* Start *

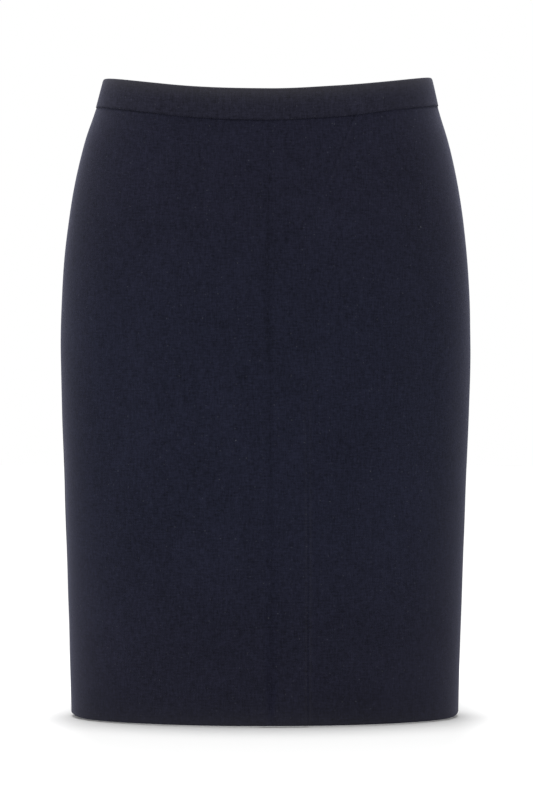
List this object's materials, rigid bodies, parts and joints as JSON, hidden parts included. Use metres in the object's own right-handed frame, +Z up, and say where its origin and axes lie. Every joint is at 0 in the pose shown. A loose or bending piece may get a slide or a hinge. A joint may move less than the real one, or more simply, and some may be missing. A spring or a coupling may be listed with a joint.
{
  "type": "pencil skirt",
  "caption": "Knee-length pencil skirt, filled out as worn, with a shaped waistband, centre-front seam and vent, waist darts and a concealed zip at the centre back.",
  "frame": {"origin": "centre of the waist, level with the waist seam at the sides, where the wearer's waist holds the skirt", "axes": "+Z up, from the hem to the waistband; the front faces -Y; +X towards the wearer's left"},
  "size_m": [0.381, 0.2551, 0.592],
  "materials": {
    "cloth": "matt navy plain weave with a short nap",
    "zip_tape": "fine navy woven tape",
    "zip_metal": "satin navy enamel"
  },
  "bodies": {
    "skirt": {"waistband_front": "cloth", "waistband_back_left": "cloth", "waistband_back_right": "cloth", "front_panel_left": "cloth", "front_panel_right": "cloth", "back_panel_left": "cloth", "back_panel_right": "cloth", "vent_underlay": "cloth", "zip_tape_left": "zip_tape", "zip_tape_right": "zip_tape", "zip_slider": "zip_metal"},
    "pull_tab": {"zip_pull_tab": "zip_metal"}
  },
  "joints": [
    {"name": "pull_tab_swing", "type": "hinge", "parent": "skirt", "child": "pull_tab", "pos_m": [0, 0.09949, 0.01231], "axis": [1, 0, 0], "range_deg": [0, 170]}
  ]
}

* End *

Stated task: Reproduce the data in full, exactly as presented.

Exercise output:
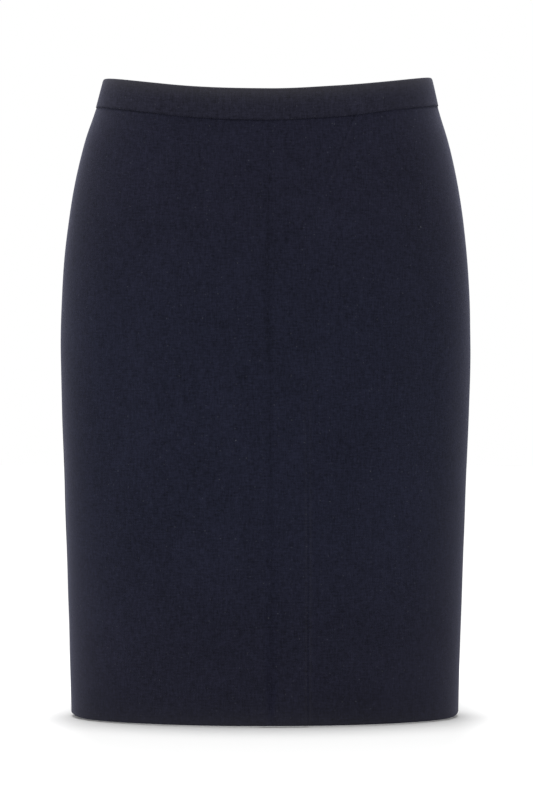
List this object's materials, rigid bodies, parts and joints as JSON, hidden parts included. Use metres in the object's own right-handed frame, +Z up, and say where its origin and axes lie. Every joint is at 0 in the pose shown. A loose or bending piece may get a slide or a hinge. A joint may move less than the real one, or more simply, and some may be missing. A spring or a coupling may be listed with a joint.
{
  "type": "pencil skirt",
  "caption": "Knee-length pencil skirt, filled out as worn, with a shaped waistband, centre-front seam and vent, waist darts and a concealed zip at the centre back.",
  "frame": {"origin": "centre of the waist, level with the waist seam at the sides, where the wearer's waist holds the skirt", "axes": "+Z up, from the hem to the waistband; the front faces -Y; +X towards the wearer's left"},
  "size_m": [0.381, 0.2551, 0.592],
  "materials": {
    "cloth": "matt navy plain weave with a short nap",
    "zip_tape": "fine navy woven tape",
    "zip_metal": "satin navy enamel"
  },
  "bodies": {
    "skirt": {"waistband_front": "cloth", "waistband_back_left": "cloth", "waistband_back_right": "cloth", "front_panel_left": "cloth", "front_panel_right": "cloth", "back_panel_left": "cloth", "back_panel_right": "cloth", "vent_underlay": "cloth", "zip_tape_left": "zip_tape", "zip_tape_right": "zip_tape", "zip_slider": "zip_metal"},
    "pull_tab": {"zip_pull_tab": "zip_metal"}
  },
  "joints": [
    {"name": "pull_tab_swing", "type": "hinge", "parent": "skirt", "child": "pull_tab", "pos_m": [0, 0.09949, 0.01231], "axis": [1, 0, 0], "range_deg": [0, 170]}
  ]
}